When the same book appeared on the California Bicentennial Commission reading list, Gov. George Deukmejian called the commission “grossly negligent” and ordered the book stricken.

In Arizona, however, Mecham defended “The Making of America.” When he was growing up, Mecham said: “Blacks themselves referred to their children as pickaninnies.”

When Arizona’s black leaders expressed outrage at the governor’s remarks, his press secretary, Ron Bellus, responded in disgust: “It was a history book. It has nothing to do with today.”

When Mecham, who is best known here for his low-key television pitches on behalf of Mecham Pontiac, entered the Republican primary race last summer, political experts here gave him no chance of winning.

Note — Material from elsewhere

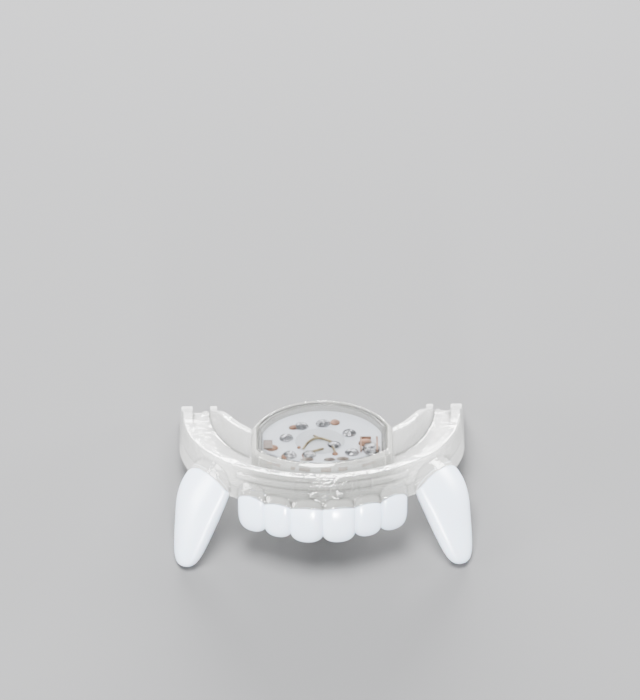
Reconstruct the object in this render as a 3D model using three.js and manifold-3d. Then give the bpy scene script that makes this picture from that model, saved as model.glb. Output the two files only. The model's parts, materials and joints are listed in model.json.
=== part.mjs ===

His opponent was Arizona’s Senate Majority Leader Burton Barr, the Republican Party’s handpicked candidate, and, in the words of Phoenix Gazette political columnist John Kolbe, “the dominant political figure in the Legislature for the last 20 years.”

Barr Had 15-Point Lead

Barr outspent Mecham, 4 to 1, had the endorsement of every major Republican in the state--including the party--and led in the polls on Election Day by 15 points. Mecham’s campaign consisted principally of crude, direct mail newspapers, which depicted Barr as the ultimate political insider who got rich in office.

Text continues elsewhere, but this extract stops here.